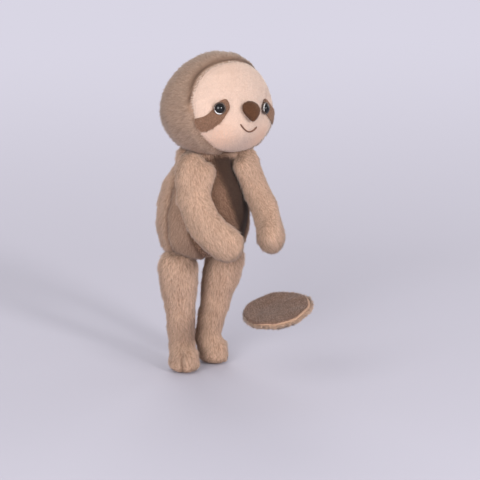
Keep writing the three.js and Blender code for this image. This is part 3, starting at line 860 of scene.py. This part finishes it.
def slab_from(loop):
    """A solid inside a loop of (x, z), from well before the face to the middle of the head"""
    near = -2 * HEAD_HALF.y
    shape = bmesh.new()
    face = shape.faces.new([shape.verts.new((spot[0], near, spot[1])) for spot in loop])
    bmesh.ops.translate(shape, verts=doubled(shape, [face]), vec=(0, -near, 0))
    bmesh.ops.recalc_face_normals(shape, faces=shape.faces)
    return piece_from(shape, "cutter")


def cut_from_face(name, loop):
    """A layer of cloth half in and half out of the face, kept only inside a loop"""
    shape = split_head(front=True)
    for vertex in shape.verts:
        vertex.co, _ = on_face(vertex.co.x, vertex.co.z, -PATCH_HALF_THICK)
    for vertex in doubled(shape, shape.faces[:]):
        vertex.co += on_face(vertex.co.x, vertex.co.z)[1] * (2 * PATCH_HALF_THICK)
    bmesh.ops.recalc_face_normals(shape, faces=shape.faces)
    layer = piece_from(shape, name)
    cutter = slab_from(loop)
    cut = layer.modifiers.new("cut", "BOOLEAN")
    cut.operation = "INTERSECT"
    cut.object = cutter
    settled(layer)
    bpy.data.objects.remove(cutter)
    layer.data.transform(head_place)
    return layer


def patch_loop(side, turn, aside, rise):
    """One patch's outline; real patches never sit quite alike, so each may be turned and moved a little"""
    points = [Vector((PATCH_ASIDE + PATCH_WIDTH * x + aside, PATCH_TOP - PATCH_HEIGHT * z + rise))
              for x, z in PATCH_SHARES]
    eye = Vector((EYE_SPREAD / 2, EYE_RISE))
    points = [eye + Matrix.Rotation(turn, 2) @ (point - eye) for point in points]
    return smooth_loop([(side * point.x, point.y) for point in points])


for name, side, turn, aside, rise, seed in (("right", -1, 0, 0, 0, 23),
                                            ("left", 1, math.radians(13), 7.6 * MM, -0.8 * MM, 24)):
    patch = cut_from_face(f"eye_patch_cloth_{name}", patch_loop(side, turn, aside, rise))
    paint(patch, lambda spot, side=side: head_turn @ Vector((side * 0.5, 0.3, -0.9)))
    as_cushion(patch, cloths["patch"], "head", 0.2, f"eye_patch_{name}")
    pile(f"eye_patch_velour_{name}", patch, "head", piles["patch"], seed, length=3 * MM, width=0.3 * MM,
         spread=0.8 * MM, lift=(0.25, 0.7), sway=0.6, slot="patch_velour", faces=32000,
         keep=lambda centre, normal: normal.dot(ahead) > 0.1)

# %% [markdown]
# ## Eyes
# Each eye is a moulded safety eye: a black dome in a clear collar. Light that enters the clear plastic
# leaves it on the side away from the lamp, as a bright crescent. Real clear plastic would need that
# light traced through it, so the crescent is painted on the collar, on the side away from the light.

# %% Turned pieces for the eyes
EYE_SEAT = 2.4 * MM
COLLAR_OUTLINE = ((0, -2.5), (2, -2.5), (2, 0), (5.4, 0), (5.95, 0.4), (6.1, 1), (5.9, 1.6), (5.5, 1.95), (5.1, 2),
                  (4.85, 1.8), (4.8, 1), (0, 1))
DOME_RADIUS = 4.75
DOME_HEIGHT = 3.2
DOME_FOOT = 1.3
DOME_STEPS = 12
TURN_STEPS = 48
CRESCENT_RADIUS = 5.3 * MM
CRESCENT_WIDTH = 0.45 * MM
CRESCENT_ENDS = (0.6, 0.95)


def dome_outline():
    angles = [math.pi / 2 * i / DOME_STEPS for i in range(DOME_STEPS + 1)]
    arc = [(DOME_RADIUS * math.cos(a), DOME_FOOT + DOME_HEIGHT * math.sin(a)) for a in angles]
    return [(0, DOME_FOOT - 0.2), (DOME_RADIUS, DOME_FOOT - 0.2), *arc]


def turned(name, outline, place):
    """Spin an outline of (radius, height) in millimetres about a local Z axis"""
    shape = bmesh.new()
    spots = [shape.verts.new((radius * MM, 0, height * MM)) for radius, height in outline]
    for first, second in zip(spots, spots[1:]):
        shape.edges.new((first, second))
    bmesh.ops.spin(shape, geom=shape.verts[:] + shape.edges[:], cent=(0, 0, 0), axis=(0, 0, 1),
                   angle=math.tau, steps=TURN_STEPS, use_merge=True)
    bmesh.ops.remove_doubles(shape, verts=shape.verts, dist=1e-6)
    bmesh.ops.recalc_face_normals(shape, faces=shape.faces)
    bmesh.ops.transform(shape, matrix=place, verts=shape.verts)
    for face in shape.faces:
        face.smooth = True
    return piece_from(shape, name)


def paint_crescent(piece, place, bright_side):
    """Bright on one side of the collar, given as (across, up) on the face"""
    away = Vector((bright_side[0], 0, bright_side[1])).normalized()
    away = (place.inverted().to_3x3() @ head_turn @ away).xy.normalized()
    glints = []
    for vertex in piece.data.vertices:
        out = (place.inverted() @ vertex.co).xy
        turn = out.normalized().dot(away) if out.length > 1e-6 else -1
        glints.append(smoothstep(*CRESCENT_ENDS, turn) * bell(out.length - CRESCENT_RADIUS, CRESCENT_WIDTH))
    store(piece, "glint", glints)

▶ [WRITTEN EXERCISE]
Copy all the lines, exactly.

▶ [EXPECTED ANSWER]
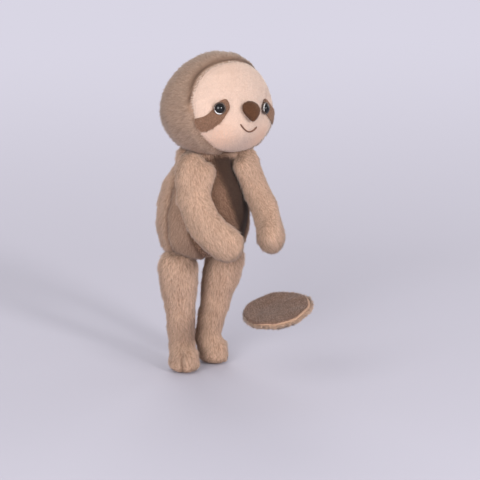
Keep writing the three.js and Blender code for this image. This is part 3, starting at line 860 of scene.py. This part finishes it.
def slab_from(loop):
    """A solid inside a loop of (x, z), from well before the face to the middle of the head"""
    near = -2 * HEAD_HALF.y
    shape = bmesh.new()
    face = shape.faces.new([shape.verts.new((spot[0], near, spot[1])) for spot in loop])
    bmesh.ops.translate(shape, verts=doubled(shape, [face]), vec=(0, -near, 0))
    bmesh.ops.recalc_face_normals(shape, faces=shape.faces)
    return piece_from(shape, "cutter")


def cut_from_face(name, loop):
    """A layer of cloth half in and half out of the face, kept only inside a loop"""
    shape = split_head(front=True)
    for vertex in shape.verts:
        vertex.co, _ = on_face(vertex.co.x, vertex.co.z, -PATCH_HALF_THICK)
    for vertex in doubled(shape, shape.faces[:]):
        vertex.co += on_face(vertex.co.x, vertex.co.z)[1] * (2 * PATCH_HALF_THICK)
    bmesh.ops.recalc_face_normals(shape, faces=shape.faces)
    layer = piece_from(shape, name)
    cutter = slab_from(loop)
    cut = layer.modifiers.new("cut", "BOOLEAN")
    cut.operation = "INTERSECT"
    cut.object = cutter
    settled(layer)
    bpy.data.objects.remove(cutter)
    layer.data.transform(head_place)
    return layer


def patch_loop(side, turn, aside, rise):
    """One patch's outline; real patches never sit quite alike, so each may be turned and moved a little"""
    points = [Vector((PATCH_ASIDE + PATCH_WIDTH * x + aside, PATCH_TOP - PATCH_HEIGHT * z + rise))
              for x, z in PATCH_SHARES]
    eye = Vector((EYE_SPREAD / 2, EYE_RISE))
    points = [eye + Matrix.Rotation(turn, 2) @ (point - eye) for point in points]
    return smooth_loop([(side * point.x, point.y) for point in points])


for name, side, turn, aside, rise, seed in (("right", -1, 0, 0, 0, 23),
                                            ("left", 1, math.radians(13), 7.6 * MM, -0.8 * MM, 24)):
    patch = cut_from_face(f"eye_patch_cloth_{name}", patch_loop(side, turn, aside, rise))
    paint(patch, lambda spot, side=side: head_turn @ Vector((side * 0.5, 0.3, -0.9)))
    as_cushion(patch, cloths["patch"], "head", 0.2, f"eye_patch_{name}")
    pile(f"eye_patch_velour_{name}", patch, "head", piles["patch"], seed, length=3 * MM, width=0.3 * MM,
         spread=0.8 * MM, lift=(0.25, 0.7), sway=0.6, slot="patch_velour", faces=32000,
         keep=lambda centre, normal: normal.dot(ahead) > 0.1)

# %% [markdown]
# ## Eyes
# Each eye is a moulded safety eye: a black dome in a clear collar. Light that enters the clear plastic
# leaves it on the side away from the lamp, as a bright crescent. Real clear plastic would need that
# light traced through it, so the crescent is painted on the collar, on the side away from the light.

# %% Turned pieces for the eyes
EYE_SEAT = 2.4 * MM
COLLAR_OUTLINE = ((0, -2.5), (2, -2.5), (2, 0), (5.4, 0), (5.95, 0.4), (6.1, 1), (5.9, 1.6), (5.5, 1.95), (5.1, 2),
                  (4.85, 1.8), (4.8, 1), (0, 1))
DOME_RADIUS = 4.75
DOME_HEIGHT = 3.2
DOME_FOOT = 1.3
DOME_STEPS = 12
TURN_STEPS = 48
CRESCENT_RADIUS = 5.3 * MM
CRESCENT_WIDTH = 0.45 * MM
CRESCENT_ENDS = (0.6, 0.95)


def dome_outline():
    angles = [math.pi / 2 * i / DOME_STEPS for i in range(DOME_STEPS + 1)]
    arc = [(DOME_RADIUS * math.cos(a), DOME_FOOT + DOME_HEIGHT * math.sin(a)) for a in angles]
    return [(0, DOME_FOOT - 0.2), (DOME_RADIUS, DOME_FOOT - 0.2), *arc]


def turned(name, outline, place):
    """Spin an outline of (radius, height) in millimetres about a local Z axis"""
    shape = bmesh.new()
    spots = [shape.verts.new((radius * MM, 0, height * MM)) for radius, height in outline]
    for first, second in zip(spots, spots[1:]):
        shape.edges.new((first, second))
    bmesh.ops.spin(shape, geom=shape.verts[:] + shape.edges[:], cent=(0, 0, 0), axis=(0, 0, 1),
                   angle=math.tau, steps=TURN_STEPS, use_merge=True)
    bmesh.ops.remove_doubles(shape, verts=shape.verts, dist=1e-6)
    bmesh.ops.recalc_face_normals(shape, faces=shape.faces)
    bmesh.ops.transform(shape, matrix=place, verts=shape.verts)
    for face in shape.faces:
        face.smooth = True
    return piece_from(shape, name)


def paint_crescent(piece, place, bright_side):
    """Bright on one side of the collar, given as (across, up) on the face"""
    away = Vector((bright_side[0], 0, bright_side[1])).normalized()
    away = (place.inverted().to_3x3() @ head_turn @ away).xy.normalized()
    glints = []
    for vertex in piece.data.vertices:
        out = (place.inverted() @ vertex.co).xy
        turn = out.normalized().dot(away) if out.length > 1e-6 else -1
        glints.append(smoothstep(*CRESCENT_ENDS, turn) * bell(out.length - CRESCENT_RADIUS, CRESCENT_WIDTH))
    store(piece, "glint", glints)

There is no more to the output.